◆ Stated goal ◆
Show every line below where "joints" can be found.

[Begin Data shown]

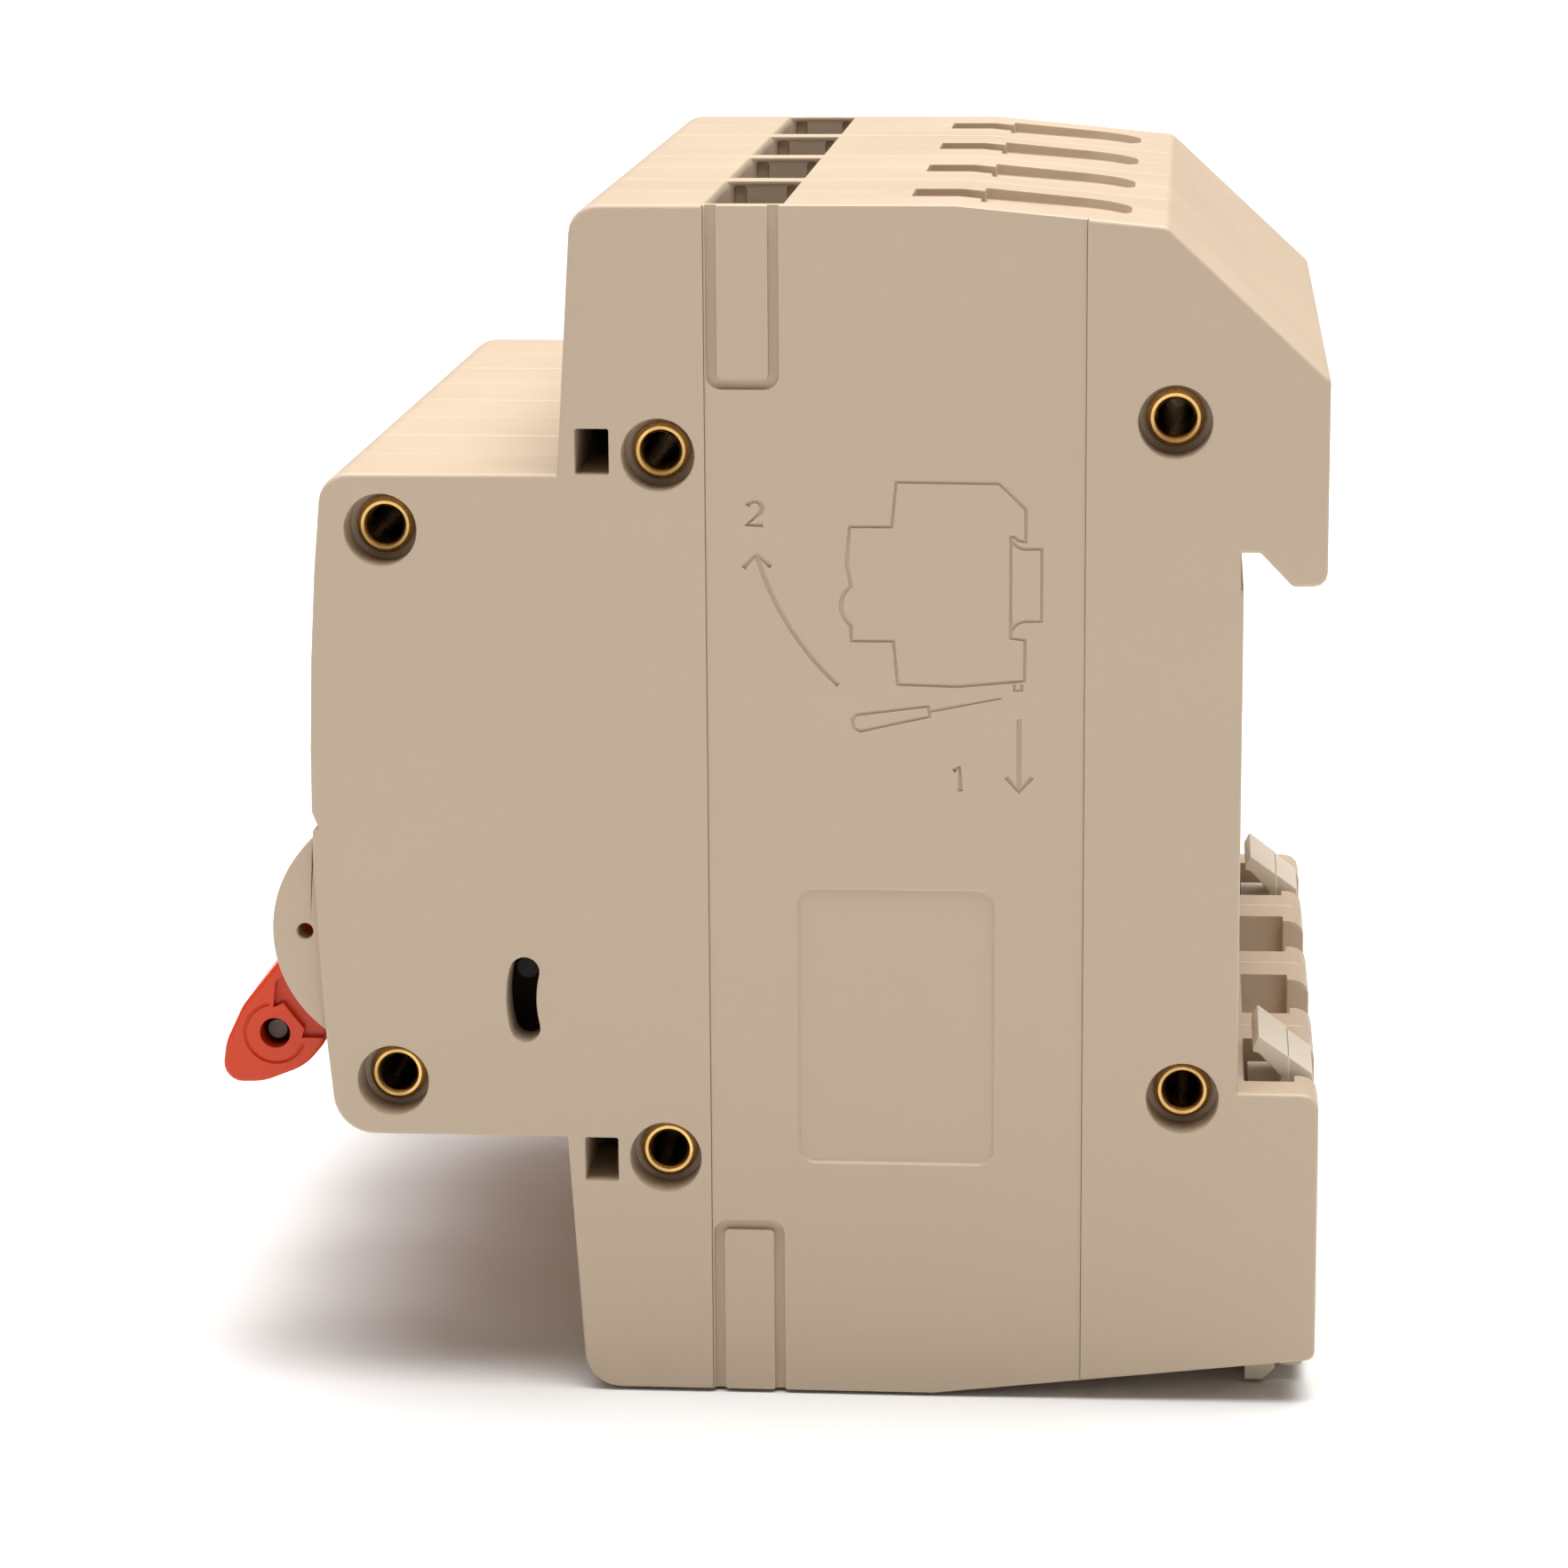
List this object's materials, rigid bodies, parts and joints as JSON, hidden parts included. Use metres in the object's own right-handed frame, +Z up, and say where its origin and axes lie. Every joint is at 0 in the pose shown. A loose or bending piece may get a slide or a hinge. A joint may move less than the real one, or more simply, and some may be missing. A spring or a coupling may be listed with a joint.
{
  "type": "modular circuit breaker",
  "caption": "DIN-rail modular circuit breaker with tied toggles, tube-riveted moulded poles, cage terminals and sprung rail clips.",
  "frame": {"origin": "centre of the overall box at its base, the plane of the flat bottom face of the case", "axes": "+X across the poles, +Y from the toggles to the rail, +Z up from load terminals to line terminals"},
  "size_m": [0.0706, 0.0742, 0.0802],
  "materials": {
    "case_plastic": "satin moulded",
    "toggle_plastic": "gloss moulded",
    "clip_plastic": "satin moulded",
    "trip_plastic": "matt moulded",
    "rivet_brass": "rolled",
    "tie_rod_steel": "drawn",
    "screw_steel": "zinc plated",
    "cage_steel": "zinc plated",
    "strip_copper": "rolled copper",
    "arm_copper": "rolled copper",
    "bimetal": "rolled",
    "coil_winding": "enamelled copper wire",
    "chute_steel": "pressed"
  },
  "bodies": {
    "case": {"pole_1_left_shell": "case_plastic", "pole_1_right_shell": "case_plastic", "pole_1_fixed_contact": "strip_copper", "pole_1_bimetal_strip": "bimetal", "pole_1_trip_coil": "coil_winding", "pole_1_arc_chute": "chute_steel", "pole_2_left_shell": "case_plastic", "pole_2_right_shell": "case_plastic", "pole_2_fixed_contact": "strip_copper", "pole_2_bimetal_strip": "bimetal", "pole_2_trip_coil": "coil_winding", "pole_2_arc_chute": "chute_steel", "pole_3_left_shell": "case_plastic", "pole_3_right_shell": "case_plastic", "pole_3_fixed_contact": "strip_copper", "pole_3_bimetal_strip": "bimetal", "pole_3_trip_coil": "coil_winding", "pole_3_arc_chute": "chute_steel", "pole_4_left_shell": "case_plastic", "pole_4_right_shell": "case_plastic", "pole_4_fixed_contact": "strip_copper", "pole_4_bimetal_strip": "bimetal", "pole_4_trip_coil": "coil_winding", "pole_4_arc_chute": "chute_steel", "rivet_upper_shoulder": "rivet_brass", "rivet_lower_shoulder": "rivet_brass", "rivet_upper_nose": "rivet_brass", "rivet_lower_nose": "rivet_brass", "rivet_upper_back": "rivet_brass", "rivet_lower_back": "rivet_brass"},
    "toggle_bar": {"pole_1_toggle": "toggle_plastic", "pole_2_toggle": "toggle_plastic", "pole_3_toggle": "toggle_plastic", "pole_4_toggle": "toggle_plastic", "tie_rod": "tie_rod_steel"},
    "trip_bar_body": {"trip_bar": "trip_plastic"},
    "contact_1": {"pole_1_contact_arm": "arm_copper"},
    "contact_2": {"pole_2_contact_arm": "arm_copper"},
    "contact_3": {"pole_3_contact_arm": "arm_copper"},
    "contact_4": {"pole_4_contact_arm": "arm_copper"},
    "rail_clip_1": {"pole_1_rail_clip": "clip_plastic"},
    "rail_clip_4": {"pole_4_rail_clip": "clip_plastic"},
    "screw_1_line": {"pole_1_line_screw": "screw_steel"},
    "cage_1_line": {"pole_1_line_cage": "cage_steel"},
    "screw_1_load": {"pole_1_load_screw": "screw_steel"},
    "cage_1_load": {"pole_1_load_cage": "cage_steel"},
    "screw_2_line": {"pole_2_line_screw": "screw_steel"},
    "cage_2_line": {"pole_2_line_cage": "cage_steel"},
    "screw_2_load": {"pole_2_load_screw": "screw_steel"},
    "cage_2_load": {"pole_2_load_cage": "cage_steel"},
    "screw_3_line": {"pole_3_line_screw": "screw_steel"},
    "cage_3_line": {"pole_3_line_cage": "cage_steel"},
    "screw_3_load": {"pole_3_load_screw": "screw_steel"},
    "cage_3_load": {"pole_3_load_cage": "cage_steel"},
    "screw_4_line": {"pole_4_line_screw": "screw_steel"},
    "cage_4_line": {"pole_4_line_cage": "cage_steel"},
    "screw_4_load": {"pole_4_load_screw": "screw_steel"},
    "cage_4_load": {"pole_4_load_cage": "cage_steel"}
  },
  "joints": [
    {"name": "toggle_turn", "type": "hinge", "parent": "case", "child": "toggle_bar", "pos_m": [0, -0.02441, 0.03145], "axis": [-1, 0, 0], "range_deg": [0, 80]},
    {"name": "contact_1_close", "type": "hinge", "parent": "case", "child": "contact_1", "pos_m": [-0.02655, -0.01431, 0.0361], "axis": [-1, 0, 0], "range_deg": [0, 10]},
    {"name": "contact_2_close", "type": "hinge", "parent": "case", "child": "contact_2", "pos_m": [-0.00885, -0.01431, 0.0361], "axis": [-1, 0, 0], "range_deg": [0, 10]},
    {"name": "contact_3_close", "type": "hinge", "parent": "case", "child": "contact_3", "pos_m": [0.00885, -0.01431, 0.0361], "axis": [-1, 0, 0], "range_deg": [0, 10]},
    {"name": "contact_4_close", "type": "hinge", "parent": "case", "child": "contact_4", "pos_m": [0.02655, -0.01431, 0.0361], "axis": [-1, 0, 0], "range_deg": [0, 10]},
    {"name": "trip_bar_turn", "type": "hinge", "parent": "case", "child": "trip_bar_body", "pos_m": [0, -0.00806, 0.0271], "axis": [1, 0, 0], "range_deg": [0, 22], "stiffness_Nm_per_rad": 0.005, "springref_deg": -22.92},
    {"name": "rail_clip_1_release", "type": "slide", "parent": "case", "child": "rail_clip_1", "axis": [0, 0, -1], "range_m": [0, 0.0035], "stiffness_N_per_m": 1500, "springref_m": -0.002},
    {"name": "rail_clip_4_release", "type": "slide", "parent": "case", "child": "rail_clip_4", "axis": [0, 0, -1], "range_m": [0, 0.0035], "stiffness_N_per_m": 1500, "springref_m": -0.002},
    {"name": "screw_1_line_turn", "type": "hinge", "parent": "case", "child": "screw_1_line", "pos_m": [-0.02655, -0.00831, 0.0716], "axis": [0, 1, 0], "range_deg": [0, 1080]},
    {"name": "cage_1_line_lift", "type": "slide", "parent": "case", "child": "cage_1_line", "axis": [0, -1, 0], "range_m": [0, 0.0024]},
    {"name": "screw_1_load_turn", "type": "hinge", "parent": "case", "child": "screw_1_load", "pos_m": [-0.02655, -0.00831, 0.0086], "axis": [0, 1, 0], "range_deg": [0, 1080]},
    {"name": "cage_1_load_lift", "type": "slide", "parent": "case", "child": "cage_1_load", "axis": [0, -1, 0], "range_m": [0, 0.0024]},
    {"name": "screw_2_line_turn", "type": "hinge", "parent": "case", "child": "screw_2_line", "pos_m": [-0.00885, -0.00831, 0.0716], "axis": [0, 1, 0], "range_deg": [0, 1080]},
    {"name": "cage_2_line_lift", "type": "slide", "parent": "case", "child": "cage_2_line", "axis": [0, -1, 0], "range_m": [0, 0.0024]},
    {"name": "screw_2_load_turn", "type": "hinge", "parent": "case", "child": "screw_2_load", "pos_m": [-0.00885, -0.00831, 0.0086], "axis": [0, 1, 0], "range_deg": [0, 1080]},
    {"name": "cage_2_load_lift", "type": "slide", "parent": "case", "child": "cage_2_load", "axis": [0, -1, 0], "range_m": [0, 0.0024]},
    {"name": "screw_3_line_turn", "type": "hinge", "parent": "case", "child": "screw_3_line", "pos_m": [0.00885, -0.00831, 0.0716], "axis": [0, 1, 0], "range_deg": [0, 1080]},
    {"name": "cage_3_line_lift", "type": "slide", "parent": "case", "child": "cage_3_line", "axis": [0, -1, 0], "range_m": [0, 0.0024]},
    {"name": "screw_3_load_turn", "type": "hinge", "parent": "case", "child": "screw_3_load", "pos_m": [0.00885, -0.00831, 0.0086], "axis": [0, 1, 0], "range_deg": [0, 1080]},
    {"name": "cage_3_load_lift", "type": "slide", "parent": "case", "child": "cage_3_load", "axis": [0, -1, 0], "range_m": [0, 0.0024]},
    {"name": "screw_4_line_turn", "type": "hinge", "parent": "case", "child": "screw_4_line", "pos_m": [0.02655, -0.00831, 0.0716], "axis": [0, 1, 0], "range_deg": [0, 1080]},
    {"name": "cage_4_line_lift", "type": "slide", "parent": "case", "child": "cage_4_line", "axis": [0, -1, 0], "range_m": [0, 0.0024]},
    {"name": "screw_4_load_turn", "type": "hinge", "parent": "case", "child": "screw_4_load", "pos_m": [0.02655, -0.00831, 0.0086], "axis": [0, 1, 0], "range_deg": [0, 1080]},
    {"name": "cage_4_load_lift", "type": "slide", "parent": "case", "child": "cage_4_load", "axis": [0, -1, 0], "range_m": [0, 0.0024]}
  ],
  "couplings": [
    {"joint": "contact_1_close", "follows": "toggle_turn", "ratio": 0.125},
    {"joint": "contact_2_close", "follows": "toggle_turn", "ratio": 0.125},
    {"joint": "contact_3_close", "follows": "toggle_turn", "ratio": 0.125},
    {"joint": "contact_4_close", "follows": "toggle_turn", "ratio": 0.125},
    {"joint": "screw_1_line_turn", "follows": "cage_1_line_lift", "rad_per_m": 7853.9},
    {"joint": "screw_1_load_turn", "follows": "cage_1_load_lift", "rad_per_m": 7853.9},
    {"joint": "screw_2_line_turn", "follows": "cage_2_line_lift", "rad_per_m": 7853.9},
    {"joint": "screw_2_load_turn", "follows": "cage_2_load_lift", "rad_per_m": 7853.9},
    {"joint": "screw_3_line_turn", "follows": "cage_3_line_lift", "rad_per_m": 7853.9},
    {"joint": "screw_3_load_turn", "follows": "cage_3_load_lift", "rad_per_m": 7853.9},
    {"joint": "screw_4_line_turn", "follows": "cage_4_line_lift", "rad_per_m": 7853.9},
    {"joint": "screw_4_load_turn", "follows": "cage_4_load_lift", "rad_per_m": 7853.9}
  ]
}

[End Data shown]

◆ Answer in full ◆
List this object's materials, rigid bodies, parts and joints as JSON, hidden parts included. Use metres in the object's own right-handed frame, +Z up, and say where its origin and axes lie. Every joint is at 0 in the pose shown. A loose or bending piece may get a slide or a hinge. A joint may move less than the real one, or more simply, and some may be missing. A spring or a coupling may be listed with a joint.
  "joints": [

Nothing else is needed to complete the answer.